-- Start of EXERCISE INPUTS --
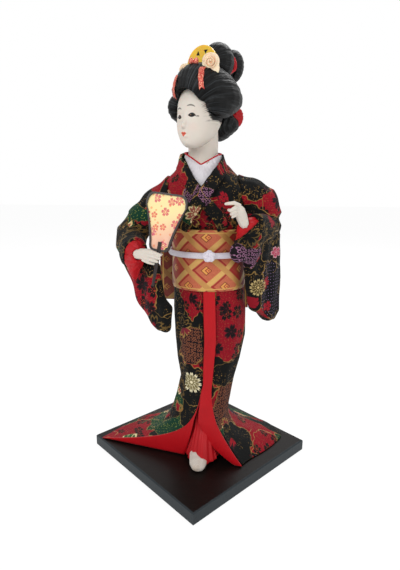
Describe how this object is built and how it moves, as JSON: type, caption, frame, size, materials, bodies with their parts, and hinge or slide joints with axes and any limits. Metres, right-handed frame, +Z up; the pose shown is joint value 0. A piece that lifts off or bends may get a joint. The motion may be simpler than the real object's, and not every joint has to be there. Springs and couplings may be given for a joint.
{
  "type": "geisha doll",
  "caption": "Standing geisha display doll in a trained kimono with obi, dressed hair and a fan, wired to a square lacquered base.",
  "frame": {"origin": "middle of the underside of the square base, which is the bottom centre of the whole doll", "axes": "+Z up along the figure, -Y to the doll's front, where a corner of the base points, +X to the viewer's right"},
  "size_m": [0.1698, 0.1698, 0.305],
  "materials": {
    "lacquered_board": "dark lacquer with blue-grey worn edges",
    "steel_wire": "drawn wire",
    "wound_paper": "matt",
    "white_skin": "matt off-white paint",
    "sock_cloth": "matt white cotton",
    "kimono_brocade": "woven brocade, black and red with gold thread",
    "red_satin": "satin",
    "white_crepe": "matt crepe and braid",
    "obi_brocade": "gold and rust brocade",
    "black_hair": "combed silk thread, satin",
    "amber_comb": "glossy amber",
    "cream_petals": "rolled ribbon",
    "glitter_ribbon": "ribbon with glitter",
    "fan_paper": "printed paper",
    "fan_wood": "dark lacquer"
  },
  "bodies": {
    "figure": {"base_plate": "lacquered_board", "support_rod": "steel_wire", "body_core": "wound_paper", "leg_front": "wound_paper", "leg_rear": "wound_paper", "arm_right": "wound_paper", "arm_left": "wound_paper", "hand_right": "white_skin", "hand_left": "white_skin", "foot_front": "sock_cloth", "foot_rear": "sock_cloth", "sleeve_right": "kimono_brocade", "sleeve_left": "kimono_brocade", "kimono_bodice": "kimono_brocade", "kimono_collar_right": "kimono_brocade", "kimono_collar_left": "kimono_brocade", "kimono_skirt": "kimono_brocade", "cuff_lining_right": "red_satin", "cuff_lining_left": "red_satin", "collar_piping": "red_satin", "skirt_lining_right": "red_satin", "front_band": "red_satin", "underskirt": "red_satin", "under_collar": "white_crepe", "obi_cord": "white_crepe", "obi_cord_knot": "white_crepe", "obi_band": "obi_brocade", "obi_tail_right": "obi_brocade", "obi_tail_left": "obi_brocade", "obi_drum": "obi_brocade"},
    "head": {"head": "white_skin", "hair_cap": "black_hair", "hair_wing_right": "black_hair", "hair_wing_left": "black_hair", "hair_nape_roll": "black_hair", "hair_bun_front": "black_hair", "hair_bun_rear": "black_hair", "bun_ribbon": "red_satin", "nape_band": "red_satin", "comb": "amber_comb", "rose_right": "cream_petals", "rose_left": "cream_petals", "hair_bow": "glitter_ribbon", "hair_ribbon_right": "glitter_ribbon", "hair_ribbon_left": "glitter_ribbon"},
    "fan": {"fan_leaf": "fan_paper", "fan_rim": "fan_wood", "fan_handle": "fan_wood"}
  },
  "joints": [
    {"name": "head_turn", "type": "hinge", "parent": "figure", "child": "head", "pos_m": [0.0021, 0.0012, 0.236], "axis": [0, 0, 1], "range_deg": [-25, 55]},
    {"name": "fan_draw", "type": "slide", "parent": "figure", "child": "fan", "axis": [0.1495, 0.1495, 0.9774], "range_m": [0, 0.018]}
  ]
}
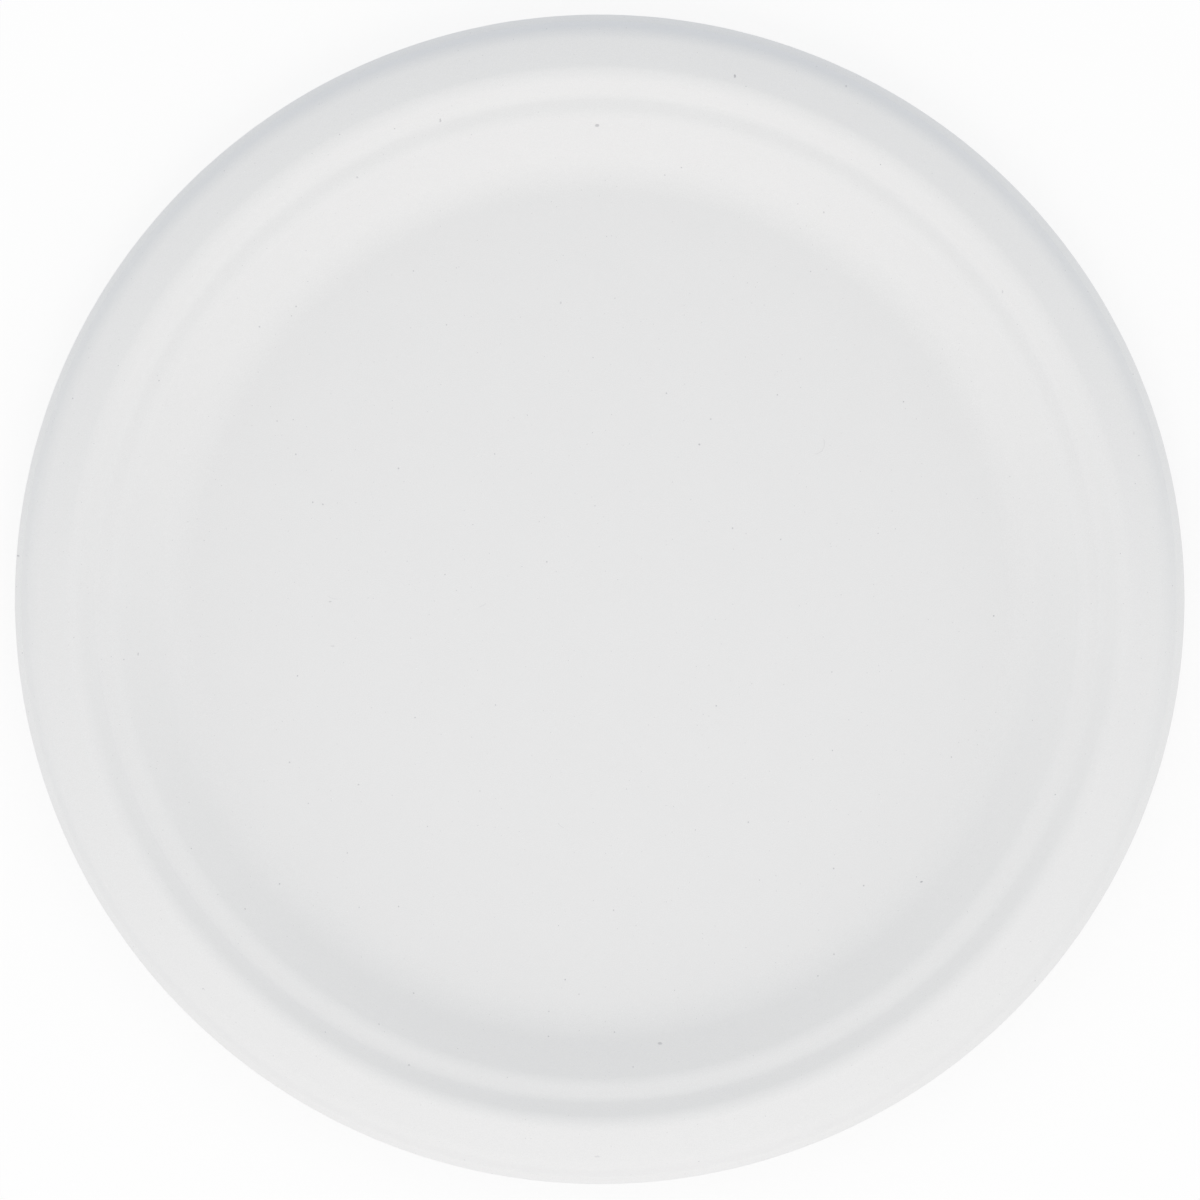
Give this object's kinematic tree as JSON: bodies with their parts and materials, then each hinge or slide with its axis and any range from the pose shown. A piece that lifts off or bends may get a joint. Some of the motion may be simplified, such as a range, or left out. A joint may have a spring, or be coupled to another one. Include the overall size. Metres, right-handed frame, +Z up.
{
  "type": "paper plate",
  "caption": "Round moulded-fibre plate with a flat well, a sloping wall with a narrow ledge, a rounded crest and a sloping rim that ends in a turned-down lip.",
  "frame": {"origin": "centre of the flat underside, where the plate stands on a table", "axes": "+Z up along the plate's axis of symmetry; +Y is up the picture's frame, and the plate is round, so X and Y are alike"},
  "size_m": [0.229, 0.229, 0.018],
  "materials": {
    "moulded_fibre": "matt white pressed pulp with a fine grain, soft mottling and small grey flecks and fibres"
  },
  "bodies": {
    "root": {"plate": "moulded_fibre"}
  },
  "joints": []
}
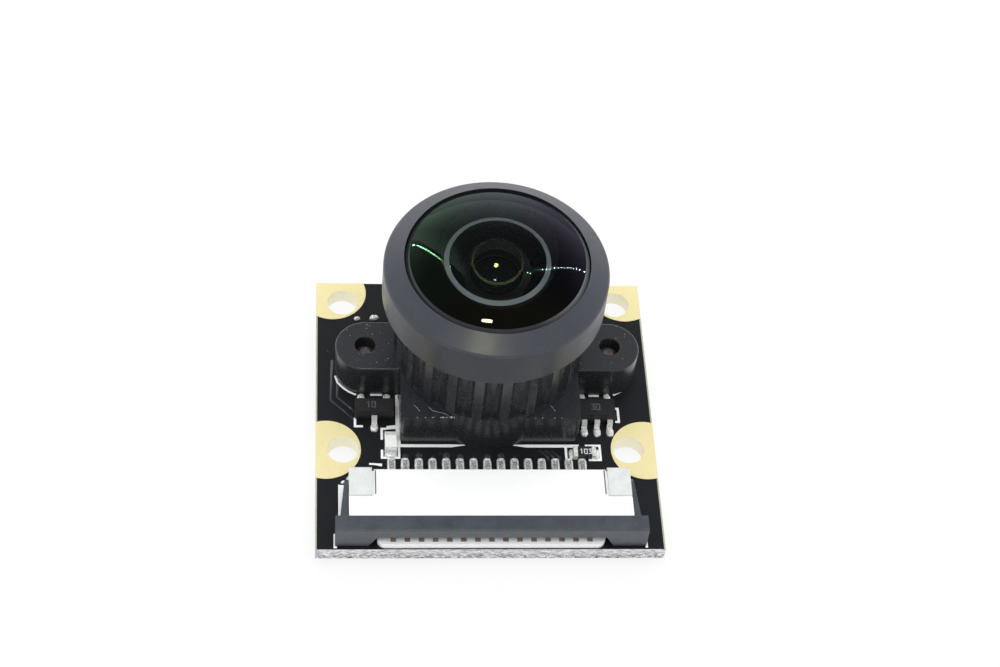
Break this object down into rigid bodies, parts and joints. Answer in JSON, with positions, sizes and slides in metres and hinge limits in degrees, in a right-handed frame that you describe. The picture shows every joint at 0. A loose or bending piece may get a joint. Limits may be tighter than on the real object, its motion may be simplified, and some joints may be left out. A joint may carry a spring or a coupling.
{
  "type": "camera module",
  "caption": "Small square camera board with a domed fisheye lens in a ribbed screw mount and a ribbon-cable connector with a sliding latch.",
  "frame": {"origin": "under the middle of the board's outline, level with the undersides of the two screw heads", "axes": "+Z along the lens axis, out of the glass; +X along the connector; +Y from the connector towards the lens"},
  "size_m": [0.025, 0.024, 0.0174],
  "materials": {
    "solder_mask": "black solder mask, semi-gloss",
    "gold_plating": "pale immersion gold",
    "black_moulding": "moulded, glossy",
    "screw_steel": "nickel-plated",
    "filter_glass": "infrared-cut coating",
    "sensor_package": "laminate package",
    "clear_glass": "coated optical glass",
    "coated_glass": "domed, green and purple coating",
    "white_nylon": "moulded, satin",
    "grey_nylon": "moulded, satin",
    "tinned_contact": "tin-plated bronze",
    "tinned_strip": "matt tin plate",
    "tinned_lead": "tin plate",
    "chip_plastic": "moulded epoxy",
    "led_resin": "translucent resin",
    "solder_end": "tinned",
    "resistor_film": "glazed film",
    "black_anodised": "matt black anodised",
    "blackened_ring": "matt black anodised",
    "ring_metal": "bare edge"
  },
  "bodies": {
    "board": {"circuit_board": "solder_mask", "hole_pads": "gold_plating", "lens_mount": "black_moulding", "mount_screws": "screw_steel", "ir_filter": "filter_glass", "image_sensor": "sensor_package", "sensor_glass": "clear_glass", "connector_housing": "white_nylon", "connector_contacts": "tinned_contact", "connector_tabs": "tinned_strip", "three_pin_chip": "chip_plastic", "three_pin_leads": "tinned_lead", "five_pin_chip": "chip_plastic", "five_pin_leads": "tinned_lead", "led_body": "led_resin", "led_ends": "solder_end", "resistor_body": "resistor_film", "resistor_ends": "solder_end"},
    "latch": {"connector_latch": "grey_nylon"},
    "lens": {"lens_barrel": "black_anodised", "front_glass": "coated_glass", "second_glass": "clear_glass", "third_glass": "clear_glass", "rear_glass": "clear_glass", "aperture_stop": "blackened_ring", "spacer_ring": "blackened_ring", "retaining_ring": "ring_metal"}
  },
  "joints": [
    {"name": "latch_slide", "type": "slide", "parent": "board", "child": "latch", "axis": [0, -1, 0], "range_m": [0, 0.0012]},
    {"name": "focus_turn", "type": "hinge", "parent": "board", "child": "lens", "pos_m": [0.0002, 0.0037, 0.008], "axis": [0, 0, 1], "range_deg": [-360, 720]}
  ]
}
-- End of EXERCISE INPUTS --
● PROBLEM REQUIREMENTS:
Each record should come back exactly as written.

● WRITTEN ANSWER:
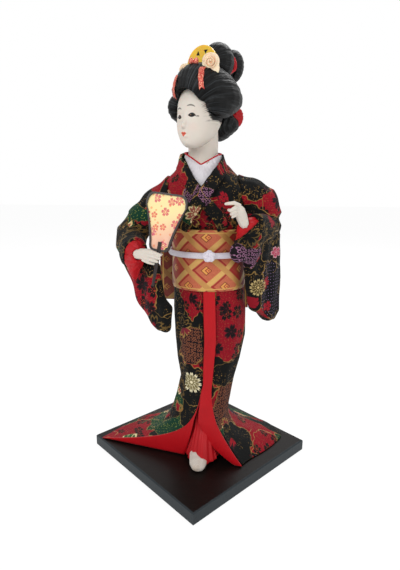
Describe how this object is built and how it moves, as JSON: type, caption, frame, size, materials, bodies with their parts, and hinge or slide joints with axes and any limits. Metres, right-handed frame, +Z up; the pose shown is joint value 0. A piece that lifts off or bends may get a joint. The motion may be simpler than the real object's, and not every joint has to be there. Springs and couplings may be given for a joint.
{
  "type": "geisha doll",
  "caption": "Standing geisha display doll in a trained kimono with obi, dressed hair and a fan, wired to a square lacquered base.",
  "frame": {"origin": "middle of the underside of the square base, which is the bottom centre of the whole doll", "axes": "+Z up along the figure, -Y to the doll's front, where a corner of the base points, +X to the viewer's right"},
  "size_m": [0.1698, 0.1698, 0.305],
  "materials": {
    "lacquered_board": "dark lacquer with blue-grey worn edges",
    "steel_wire": "drawn wire",
    "wound_paper": "matt",
    "white_skin": "matt off-white paint",
    "sock_cloth": "matt white cotton",
    "kimono_brocade": "woven brocade, black and red with gold thread",
    "red_satin": "satin",
    "white_crepe": "matt crepe and braid",
    "obi_brocade": "gold and rust brocade",
    "black_hair": "combed silk thread, satin",
    "amber_comb": "glossy amber",
    "cream_petals": "rolled ribbon",
    "glitter_ribbon": "ribbon with glitter",
    "fan_paper": "printed paper",
    "fan_wood": "dark lacquer"
  },
  "bodies": {
    "figure": {"base_plate": "lacquered_board", "support_rod": "steel_wire", "body_core": "wound_paper", "leg_front": "wound_paper", "leg_rear": "wound_paper", "arm_right": "wound_paper", "arm_left": "wound_paper", "hand_right": "white_skin", "hand_left": "white_skin", "foot_front": "sock_cloth", "foot_rear": "sock_cloth", "sleeve_right": "kimono_brocade", "sleeve_left": "kimono_brocade", "kimono_bodice": "kimono_brocade", "kimono_collar_right": "kimono_brocade", "kimono_collar_left": "kimono_brocade", "kimono_skirt": "kimono_brocade", "cuff_lining_right": "red_satin", "cuff_lining_left": "red_satin", "collar_piping": "red_satin", "skirt_lining_right": "red_satin", "front_band": "red_satin", "underskirt": "red_satin", "under_collar": "white_crepe", "obi_cord": "white_crepe", "obi_cord_knot": "white_crepe", "obi_band": "obi_brocade", "obi_tail_right": "obi_brocade", "obi_tail_left": "obi_brocade", "obi_drum": "obi_brocade"},
    "head": {"head": "white_skin", "hair_cap": "black_hair", "hair_wing_right": "black_hair", "hair_wing_left": "black_hair", "hair_nape_roll": "black_hair", "hair_bun_front": "black_hair", "hair_bun_rear": "black_hair", "bun_ribbon": "red_satin", "nape_band": "red_satin", "comb": "amber_comb", "rose_right": "cream_petals", "rose_left": "cream_petals", "hair_bow": "glitter_ribbon", "hair_ribbon_right": "glitter_ribbon", "hair_ribbon_left": "glitter_ribbon"},
    "fan": {"fan_leaf": "fan_paper", "fan_rim": "fan_wood", "fan_handle": "fan_wood"}
  },
  "joints": [
    {"name": "head_turn", "type": "hinge", "parent": "figure", "child": "head", "pos_m": [0.0021, 0.0012, 0.236], "axis": [0, 0, 1], "range_deg": [-25, 55]},
    {"name": "fan_draw", "type": "slide", "parent": "figure", "child": "fan", "axis": [0.1495, 0.1495, 0.9774], "range_m": [0, 0.018]}
  ]
}
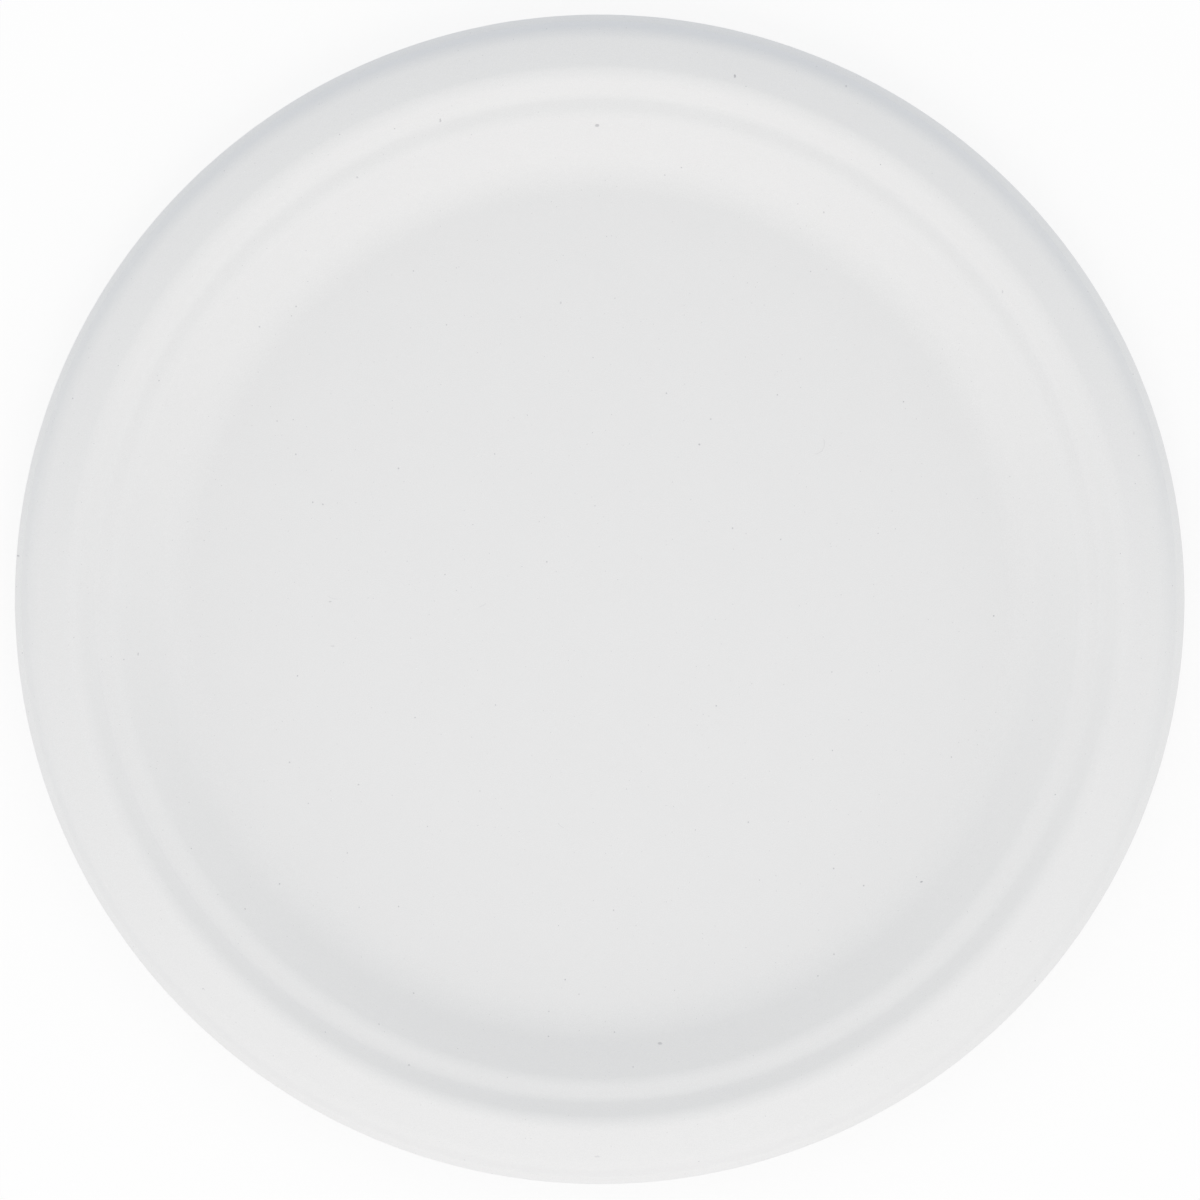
Give this object's kinematic tree as JSON: bodies with their parts and materials, then each hinge or slide with its axis and any range from the pose shown. A piece that lifts off or bends may get a joint. Some of the motion may be simplified, such as a range, or left out. A joint may have a spring, or be coupled to another one. Include the overall size. Metres, right-handed frame, +Z up.
{
  "type": "paper plate",
  "caption": "Round moulded-fibre plate with a flat well, a sloping wall with a narrow ledge, a rounded crest and a sloping rim that ends in a turned-down lip.",
  "frame": {"origin": "centre of the flat underside, where the plate stands on a table", "axes": "+Z up along the plate's axis of symmetry; +Y is up the picture's frame, and the plate is round, so X and Y are alike"},
  "size_m": [0.229, 0.229, 0.018],
  "materials": {
    "moulded_fibre": "matt white pressed pulp with a fine grain, soft mottling and small grey flecks and fibres"
  },
  "bodies": {
    "root": {"plate": "moulded_fibre"}
  },
  "joints": []
}
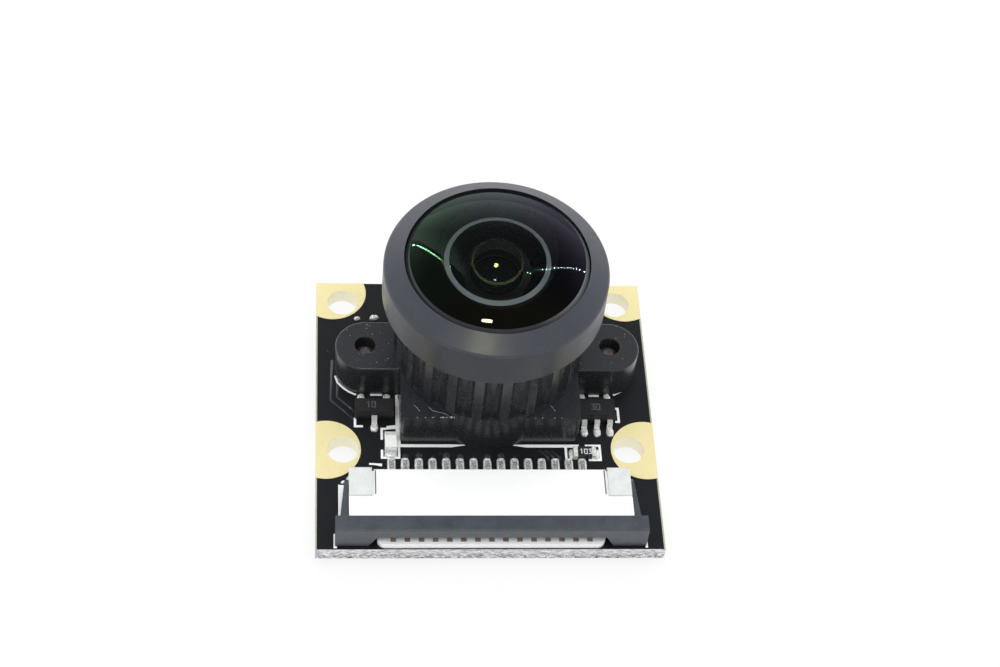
Break this object down into rigid bodies, parts and joints. Answer in JSON, with positions, sizes and slides in metres and hinge limits in degrees, in a right-handed frame that you describe. The picture shows every joint at 0. A loose or bending piece may get a joint. Limits may be tighter than on the real object, its motion may be simplified, and some joints may be left out. A joint may carry a spring or a coupling.
{
  "type": "camera module",
  "caption": "Small square camera board with a domed fisheye lens in a ribbed screw mount and a ribbon-cable connector with a sliding latch.",
  "frame": {"origin": "under the middle of the board's outline, level with the undersides of the two screw heads", "axes": "+Z along the lens axis, out of the glass; +X along the connector; +Y from the connector towards the lens"},
  "size_m": [0.025, 0.024, 0.0174],
  "materials": {
    "solder_mask": "black solder mask, semi-gloss",
    "gold_plating": "pale immersion gold",
    "black_moulding": "moulded, glossy",
    "screw_steel": "nickel-plated",
    "filter_glass": "infrared-cut coating",
    "sensor_package": "laminate package",
    "clear_glass": "coated optical glass",
    "coated_glass": "domed, green and purple coating",
    "white_nylon": "moulded, satin",
    "grey_nylon": "moulded, satin",
    "tinned_contact": "tin-plated bronze",
    "tinned_strip": "matt tin plate",
    "tinned_lead": "tin plate",
    "chip_plastic": "moulded epoxy",
    "led_resin": "translucent resin",
    "solder_end": "tinned",
    "resistor_film": "glazed film",
    "black_anodised": "matt black anodised",
    "blackened_ring": "matt black anodised",
    "ring_metal": "bare edge"
  },
  "bodies": {
    "board": {"circuit_board": "solder_mask", "hole_pads": "gold_plating", "lens_mount": "black_moulding", "mount_screws": "screw_steel", "ir_filter": "filter_glass", "image_sensor": "sensor_package", "sensor_glass": "clear_glass", "connector_housing": "white_nylon", "connector_contacts": "tinned_contact", "connector_tabs": "tinned_strip", "three_pin_chip": "chip_plastic", "three_pin_leads": "tinned_lead", "five_pin_chip": "chip_plastic", "five_pin_leads": "tinned_lead", "led_body": "led_resin", "led_ends": "solder_end", "resistor_body": "resistor_film", "resistor_ends": "solder_end"},
    "latch": {"connector_latch": "grey_nylon"},
    "lens": {"lens_barrel": "black_anodised", "front_glass": "coated_glass", "second_glass": "clear_glass", "third_glass": "clear_glass", "rear_glass": "clear_glass", "aperture_stop": "blackened_ring", "spacer_ring": "blackened_ring", "retaining_ring": "ring_metal"}
  },
  "joints": [
    {"name": "latch_slide", "type": "slide", "parent": "board", "child": "latch", "axis": [0, -1, 0], "range_m": [0, 0.0012]},
    {"name": "focus_turn", "type": "hinge", "parent": "board", "child": "lens", "pos_m": [0.0002, 0.0037, 0.008], "axis": [0, 0, 1], "range_deg": [-360, 720]}
  ]
}